[Begin]

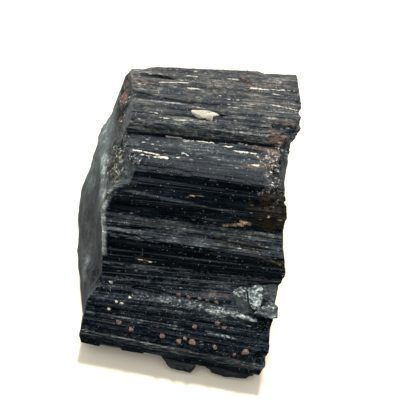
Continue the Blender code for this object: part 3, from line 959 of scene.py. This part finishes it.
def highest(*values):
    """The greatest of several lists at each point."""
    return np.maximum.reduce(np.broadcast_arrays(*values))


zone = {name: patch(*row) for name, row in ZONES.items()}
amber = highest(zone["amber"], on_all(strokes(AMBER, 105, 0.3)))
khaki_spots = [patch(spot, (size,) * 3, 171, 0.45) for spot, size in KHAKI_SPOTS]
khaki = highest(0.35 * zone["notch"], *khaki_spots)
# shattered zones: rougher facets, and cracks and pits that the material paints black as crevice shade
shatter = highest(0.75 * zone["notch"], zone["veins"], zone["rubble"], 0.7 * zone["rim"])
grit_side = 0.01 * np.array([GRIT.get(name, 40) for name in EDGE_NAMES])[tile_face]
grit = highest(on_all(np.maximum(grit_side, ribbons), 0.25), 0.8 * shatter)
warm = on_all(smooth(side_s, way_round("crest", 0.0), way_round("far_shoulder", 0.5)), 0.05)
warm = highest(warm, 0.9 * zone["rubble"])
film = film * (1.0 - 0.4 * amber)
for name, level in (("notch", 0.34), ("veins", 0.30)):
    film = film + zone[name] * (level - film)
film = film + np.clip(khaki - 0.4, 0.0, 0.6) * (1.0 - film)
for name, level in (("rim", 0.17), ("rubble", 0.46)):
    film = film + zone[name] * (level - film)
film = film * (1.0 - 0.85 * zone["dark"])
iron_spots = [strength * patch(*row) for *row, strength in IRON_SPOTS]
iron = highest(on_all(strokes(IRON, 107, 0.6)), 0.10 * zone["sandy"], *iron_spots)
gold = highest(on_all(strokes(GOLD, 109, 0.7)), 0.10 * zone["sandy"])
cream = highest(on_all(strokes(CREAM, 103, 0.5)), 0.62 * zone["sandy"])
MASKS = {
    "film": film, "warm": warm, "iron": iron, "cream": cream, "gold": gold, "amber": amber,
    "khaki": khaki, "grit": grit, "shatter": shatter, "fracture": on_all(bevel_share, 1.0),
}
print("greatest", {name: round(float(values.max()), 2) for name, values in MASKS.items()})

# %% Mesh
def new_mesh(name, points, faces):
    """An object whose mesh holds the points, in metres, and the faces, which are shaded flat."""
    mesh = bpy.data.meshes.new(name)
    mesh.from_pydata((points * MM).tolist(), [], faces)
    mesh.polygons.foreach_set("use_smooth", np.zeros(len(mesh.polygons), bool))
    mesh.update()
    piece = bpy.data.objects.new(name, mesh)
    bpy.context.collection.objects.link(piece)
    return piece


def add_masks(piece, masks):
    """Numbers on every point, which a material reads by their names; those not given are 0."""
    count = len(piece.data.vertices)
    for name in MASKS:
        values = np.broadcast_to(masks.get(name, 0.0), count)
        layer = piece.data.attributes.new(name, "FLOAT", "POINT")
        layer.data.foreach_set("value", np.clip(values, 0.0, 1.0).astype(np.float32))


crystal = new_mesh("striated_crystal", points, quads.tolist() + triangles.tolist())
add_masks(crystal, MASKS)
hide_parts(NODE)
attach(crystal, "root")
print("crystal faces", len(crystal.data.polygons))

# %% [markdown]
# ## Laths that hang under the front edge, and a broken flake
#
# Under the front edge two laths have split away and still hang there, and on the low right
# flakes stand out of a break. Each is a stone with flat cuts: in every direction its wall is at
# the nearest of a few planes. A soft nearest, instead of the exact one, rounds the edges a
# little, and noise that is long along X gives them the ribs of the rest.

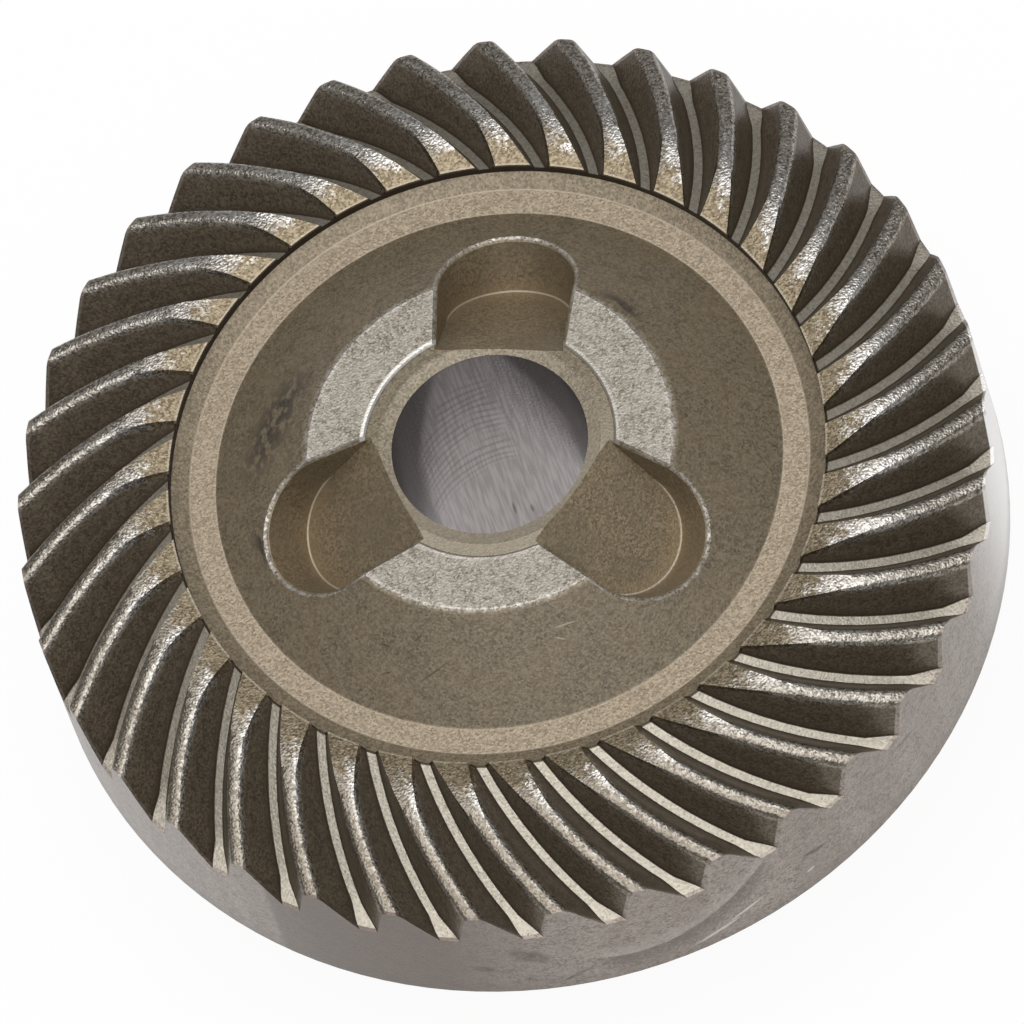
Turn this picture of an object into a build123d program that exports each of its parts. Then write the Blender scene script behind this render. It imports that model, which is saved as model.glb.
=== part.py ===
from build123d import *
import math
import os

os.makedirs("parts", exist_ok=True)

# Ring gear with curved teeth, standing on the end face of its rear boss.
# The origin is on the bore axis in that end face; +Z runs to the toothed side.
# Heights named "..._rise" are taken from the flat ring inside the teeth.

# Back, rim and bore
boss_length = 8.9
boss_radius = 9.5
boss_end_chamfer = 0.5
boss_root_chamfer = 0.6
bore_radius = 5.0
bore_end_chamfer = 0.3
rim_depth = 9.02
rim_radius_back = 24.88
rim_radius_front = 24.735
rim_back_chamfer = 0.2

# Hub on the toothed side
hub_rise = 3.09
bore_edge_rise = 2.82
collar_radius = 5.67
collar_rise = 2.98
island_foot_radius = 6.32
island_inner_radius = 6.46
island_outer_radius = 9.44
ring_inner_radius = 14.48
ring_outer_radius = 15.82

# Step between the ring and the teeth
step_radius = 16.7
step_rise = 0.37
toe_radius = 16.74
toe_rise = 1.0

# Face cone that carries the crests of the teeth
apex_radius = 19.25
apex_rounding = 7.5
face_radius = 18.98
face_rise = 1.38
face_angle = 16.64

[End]

Repeat exactly the lines from the one that contains "Turn this picture" through the one that contains "ring_outer_radius = 15.82", and only those.

→ **Exercise response**:
Turn this picture of an object into a build123d program that exports each of its parts. Then write the Blender scene script behind this render. It imports that model, which is saved as model.glb.
=== part.py ===
from build123d import *
import math
import os

os.makedirs("parts", exist_ok=True)

# Ring gear with curved teeth, standing on the end face of its rear boss.
# The origin is on the bore axis in that end face; +Z runs to the toothed side.
# Heights named "..._rise" are taken from the flat ring inside the teeth.

# Back, rim and bore
boss_length = 8.9
boss_radius = 9.5
boss_end_chamfer = 0.5
boss_root_chamfer = 0.6
bore_radius = 5.0
bore_end_chamfer = 0.3
rim_depth = 9.02
rim_radius_back = 24.88
rim_radius_front = 24.735
rim_back_chamfer = 0.2

# Hub on the toothed side
hub_rise = 3.09
bore_edge_rise = 2.82
collar_radius = 5.67
collar_rise = 2.98
island_foot_radius = 6.32
island_inner_radius = 6.46
island_outer_radius = 9.44
ring_inner_radius = 14.48
ring_outer_radius = 15.82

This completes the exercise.